At the same time, social media can also contradict the movement by encouraging comparison, overconsumption, and constant stimulation.

This creates an interesting tension where many people discover slow living online while also trying to escape some of the pressures digital culture creates.

Younger Generations Are Rethinking Success

Many younger people are beginning to question traditional ideas surrounding work, productivity, and achievement.

Instead of defining success purely through income or career status, some now prioritize flexibility, mental health, personal fulfillment, and work-life balance more heavily than previous generations often did.

The rise of remote work, digital entrepreneurship, and flexible lifestyles has also made alternative ways of living feel more accessible.

Slow living reflects a broader cultural shift toward valuing well-being alongside ambition rather than sacrificing one entirely for the other.

Slowing Down Does Not Mean Falling Behind

One fear people often have is that slowing down means becoming less successful or less productive.
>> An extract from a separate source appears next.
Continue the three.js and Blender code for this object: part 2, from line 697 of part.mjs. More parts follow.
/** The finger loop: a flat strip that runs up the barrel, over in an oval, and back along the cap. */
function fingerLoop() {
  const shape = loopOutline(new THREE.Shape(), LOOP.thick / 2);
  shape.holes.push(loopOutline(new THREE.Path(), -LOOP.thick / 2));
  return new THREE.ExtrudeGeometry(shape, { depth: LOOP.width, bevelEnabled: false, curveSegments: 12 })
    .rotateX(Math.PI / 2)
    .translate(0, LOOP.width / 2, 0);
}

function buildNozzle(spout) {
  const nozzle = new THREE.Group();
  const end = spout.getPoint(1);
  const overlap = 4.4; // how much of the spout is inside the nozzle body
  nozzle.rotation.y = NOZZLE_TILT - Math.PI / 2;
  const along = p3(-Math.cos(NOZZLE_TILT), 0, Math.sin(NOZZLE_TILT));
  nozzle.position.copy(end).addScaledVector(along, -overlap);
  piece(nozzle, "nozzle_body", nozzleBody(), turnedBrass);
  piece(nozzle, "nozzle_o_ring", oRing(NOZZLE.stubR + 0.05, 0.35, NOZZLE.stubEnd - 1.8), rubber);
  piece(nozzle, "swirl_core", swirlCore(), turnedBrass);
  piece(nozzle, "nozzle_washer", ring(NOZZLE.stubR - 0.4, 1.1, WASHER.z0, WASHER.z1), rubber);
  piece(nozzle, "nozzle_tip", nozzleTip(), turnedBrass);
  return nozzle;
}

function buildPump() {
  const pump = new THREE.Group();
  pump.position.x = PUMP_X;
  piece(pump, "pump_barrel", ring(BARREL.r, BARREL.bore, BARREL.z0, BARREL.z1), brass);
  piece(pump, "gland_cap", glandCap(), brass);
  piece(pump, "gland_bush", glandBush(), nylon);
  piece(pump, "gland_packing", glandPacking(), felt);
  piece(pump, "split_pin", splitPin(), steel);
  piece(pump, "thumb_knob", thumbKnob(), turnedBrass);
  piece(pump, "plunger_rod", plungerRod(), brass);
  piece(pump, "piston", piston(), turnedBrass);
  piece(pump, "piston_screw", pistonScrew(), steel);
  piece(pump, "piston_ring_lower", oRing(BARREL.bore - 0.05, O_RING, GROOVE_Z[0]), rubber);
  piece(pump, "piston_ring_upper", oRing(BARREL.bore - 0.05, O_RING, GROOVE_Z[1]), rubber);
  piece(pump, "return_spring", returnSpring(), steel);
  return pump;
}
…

But many advocates of slow living argue the opposite can actually happen. Rest, focus, and balance often improve creativity, decision-making, emotional resilience, and long-term consistency.

Constant exhaustion rarely leads to sustainable happiness or performance.

In many cases, slowing down helps people become more present, intentional, and satisfied with how they spend their lives.

A Fast World Is Creating a Desire for Slower Moments

The popularity of slow living reflects a growing realization that faster is not always better.

As modern life becomes increasingly digital, connected, and demanding, more people are searching for ways to feel calmer, healthier, and more grounded.

Slow living does not offer a perfect escape from stress or responsibility. Instead, it encourages people to move through life with greater awareness and intention rather than constantly reacting to pressure and noise.

And in a world that rarely stops moving, even small moments of slowness can start to feel deeply valuable.